RECORDED INFORMATION

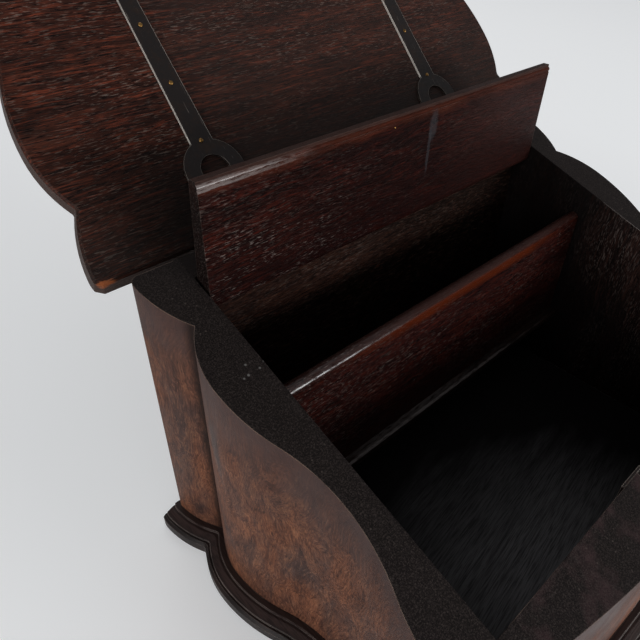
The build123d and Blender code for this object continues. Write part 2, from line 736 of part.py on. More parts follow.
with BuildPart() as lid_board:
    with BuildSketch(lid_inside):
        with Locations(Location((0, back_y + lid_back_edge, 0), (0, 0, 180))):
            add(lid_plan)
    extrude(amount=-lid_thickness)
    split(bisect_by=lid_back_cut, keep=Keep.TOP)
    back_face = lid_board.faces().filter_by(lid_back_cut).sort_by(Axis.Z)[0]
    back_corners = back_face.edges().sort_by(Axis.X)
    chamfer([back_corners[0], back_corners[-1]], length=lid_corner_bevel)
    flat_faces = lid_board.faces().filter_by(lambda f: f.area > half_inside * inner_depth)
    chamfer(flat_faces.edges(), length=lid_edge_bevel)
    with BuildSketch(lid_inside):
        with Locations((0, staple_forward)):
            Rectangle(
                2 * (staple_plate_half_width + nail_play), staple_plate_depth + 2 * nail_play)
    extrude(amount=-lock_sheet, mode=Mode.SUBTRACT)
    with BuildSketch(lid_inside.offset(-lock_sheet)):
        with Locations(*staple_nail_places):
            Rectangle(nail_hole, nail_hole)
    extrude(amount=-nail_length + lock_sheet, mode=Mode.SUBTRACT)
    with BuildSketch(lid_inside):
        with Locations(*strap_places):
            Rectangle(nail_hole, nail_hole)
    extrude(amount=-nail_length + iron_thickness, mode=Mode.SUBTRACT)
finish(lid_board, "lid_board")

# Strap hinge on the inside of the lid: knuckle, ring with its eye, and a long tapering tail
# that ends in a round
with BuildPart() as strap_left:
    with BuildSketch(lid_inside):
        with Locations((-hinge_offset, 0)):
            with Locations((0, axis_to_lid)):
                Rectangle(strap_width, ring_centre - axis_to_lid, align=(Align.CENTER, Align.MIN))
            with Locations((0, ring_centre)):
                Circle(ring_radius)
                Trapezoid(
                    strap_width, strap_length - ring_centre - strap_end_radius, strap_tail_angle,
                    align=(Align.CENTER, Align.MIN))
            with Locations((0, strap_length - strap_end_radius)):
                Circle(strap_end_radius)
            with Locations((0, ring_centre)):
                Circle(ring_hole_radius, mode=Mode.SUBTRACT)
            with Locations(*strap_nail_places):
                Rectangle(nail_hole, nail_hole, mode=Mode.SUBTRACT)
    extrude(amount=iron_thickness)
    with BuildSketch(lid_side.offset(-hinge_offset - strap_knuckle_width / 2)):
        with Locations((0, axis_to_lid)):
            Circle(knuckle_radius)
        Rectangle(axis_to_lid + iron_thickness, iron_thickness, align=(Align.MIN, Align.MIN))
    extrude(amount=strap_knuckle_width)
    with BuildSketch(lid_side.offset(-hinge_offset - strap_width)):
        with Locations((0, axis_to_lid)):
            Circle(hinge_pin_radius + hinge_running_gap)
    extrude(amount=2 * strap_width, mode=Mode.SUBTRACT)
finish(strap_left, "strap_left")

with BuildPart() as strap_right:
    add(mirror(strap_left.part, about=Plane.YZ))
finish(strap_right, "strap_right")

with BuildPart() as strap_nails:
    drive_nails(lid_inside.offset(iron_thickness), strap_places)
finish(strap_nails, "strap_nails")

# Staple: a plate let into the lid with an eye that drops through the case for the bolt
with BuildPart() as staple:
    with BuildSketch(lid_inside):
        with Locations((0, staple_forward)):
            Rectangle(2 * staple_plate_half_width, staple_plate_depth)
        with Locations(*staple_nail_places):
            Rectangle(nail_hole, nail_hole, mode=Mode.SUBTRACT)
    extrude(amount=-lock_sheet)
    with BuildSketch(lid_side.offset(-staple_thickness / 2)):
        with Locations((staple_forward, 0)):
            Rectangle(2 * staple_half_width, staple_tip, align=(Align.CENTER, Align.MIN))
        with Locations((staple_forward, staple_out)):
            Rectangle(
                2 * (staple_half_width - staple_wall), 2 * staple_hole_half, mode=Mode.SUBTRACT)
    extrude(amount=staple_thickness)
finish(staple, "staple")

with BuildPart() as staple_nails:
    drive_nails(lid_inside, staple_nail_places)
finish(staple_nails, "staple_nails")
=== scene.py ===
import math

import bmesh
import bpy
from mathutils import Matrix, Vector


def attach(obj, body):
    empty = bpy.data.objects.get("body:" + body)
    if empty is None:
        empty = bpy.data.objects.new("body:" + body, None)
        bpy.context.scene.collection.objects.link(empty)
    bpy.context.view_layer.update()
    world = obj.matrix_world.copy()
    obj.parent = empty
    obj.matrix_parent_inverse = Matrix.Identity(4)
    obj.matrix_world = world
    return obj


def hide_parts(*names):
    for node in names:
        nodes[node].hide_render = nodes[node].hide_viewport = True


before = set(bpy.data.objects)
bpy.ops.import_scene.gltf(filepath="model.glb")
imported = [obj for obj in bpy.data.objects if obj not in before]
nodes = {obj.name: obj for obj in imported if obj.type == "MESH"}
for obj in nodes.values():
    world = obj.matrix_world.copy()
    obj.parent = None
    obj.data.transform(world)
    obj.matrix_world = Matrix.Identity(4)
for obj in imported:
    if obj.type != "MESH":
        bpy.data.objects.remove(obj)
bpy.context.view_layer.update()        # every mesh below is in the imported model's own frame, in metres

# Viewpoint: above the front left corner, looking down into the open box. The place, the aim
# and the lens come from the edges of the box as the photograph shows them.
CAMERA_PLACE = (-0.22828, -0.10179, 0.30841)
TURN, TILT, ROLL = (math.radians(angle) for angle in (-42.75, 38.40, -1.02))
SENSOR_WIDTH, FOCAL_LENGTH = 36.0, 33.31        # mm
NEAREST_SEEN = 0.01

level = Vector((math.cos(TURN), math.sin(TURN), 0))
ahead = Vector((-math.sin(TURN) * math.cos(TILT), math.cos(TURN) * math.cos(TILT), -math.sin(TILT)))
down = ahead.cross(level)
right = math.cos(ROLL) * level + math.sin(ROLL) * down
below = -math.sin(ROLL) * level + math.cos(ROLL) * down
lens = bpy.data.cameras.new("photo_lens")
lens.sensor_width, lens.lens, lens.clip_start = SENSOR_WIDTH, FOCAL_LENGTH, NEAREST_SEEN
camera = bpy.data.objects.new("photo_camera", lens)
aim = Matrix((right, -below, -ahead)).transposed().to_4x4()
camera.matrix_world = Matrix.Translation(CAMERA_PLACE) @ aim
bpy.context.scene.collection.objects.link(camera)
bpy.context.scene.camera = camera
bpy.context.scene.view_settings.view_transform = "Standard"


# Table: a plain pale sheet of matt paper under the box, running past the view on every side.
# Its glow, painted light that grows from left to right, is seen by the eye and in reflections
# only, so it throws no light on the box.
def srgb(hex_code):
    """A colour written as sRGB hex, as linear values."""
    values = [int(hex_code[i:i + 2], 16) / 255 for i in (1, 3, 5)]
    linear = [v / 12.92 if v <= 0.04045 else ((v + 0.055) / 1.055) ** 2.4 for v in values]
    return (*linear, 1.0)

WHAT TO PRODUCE
Exactly the lines from the line that has "# Staple: a" through the line that has "imported = [obj" are to be repeated, both included, with nothing added.

TASK RESULT
# Staple: a plate let into the lid with an eye that drops through the case for the bolt
with BuildPart() as staple:
    with BuildSketch(lid_inside):
        with Locations((0, staple_forward)):
            Rectangle(2 * staple_plate_half_width, staple_plate_depth)
        with Locations(*staple_nail_places):
            Rectangle(nail_hole, nail_hole, mode=Mode.SUBTRACT)
    extrude(amount=-lock_sheet)
    with BuildSketch(lid_side.offset(-staple_thickness / 2)):
        with Locations((staple_forward, 0)):
            Rectangle(2 * staple_half_width, staple_tip, align=(Align.CENTER, Align.MIN))
        with Locations((staple_forward, staple_out)):
            Rectangle(
                2 * (staple_half_width - staple_wall), 2 * staple_hole_half, mode=Mode.SUBTRACT)
    extrude(amount=staple_thickness)
finish(staple, "staple")

with BuildPart() as staple_nails:
    drive_nails(lid_inside, staple_nail_places)
finish(staple_nails, "staple_nails")
=== scene.py ===
import math

import bmesh
import bpy
from mathutils import Matrix, Vector


def attach(obj, body):
    empty = bpy.data.objects.get("body:" + body)
    if empty is None:
        empty = bpy.data.objects.new("body:" + body, None)
        bpy.context.scene.collection.objects.link(empty)
    bpy.context.view_layer.update()
    world = obj.matrix_world.copy()
    obj.parent = empty
    obj.matrix_parent_inverse = Matrix.Identity(4)
    obj.matrix_world = world
    return obj


def hide_parts(*names):
    for node in names:
        nodes[node].hide_render = nodes[node].hide_viewport = True


before = set(bpy.data.objects)
bpy.ops.import_scene.gltf(filepath="model.glb")
imported = [obj for obj in bpy.data.objects if obj not in before]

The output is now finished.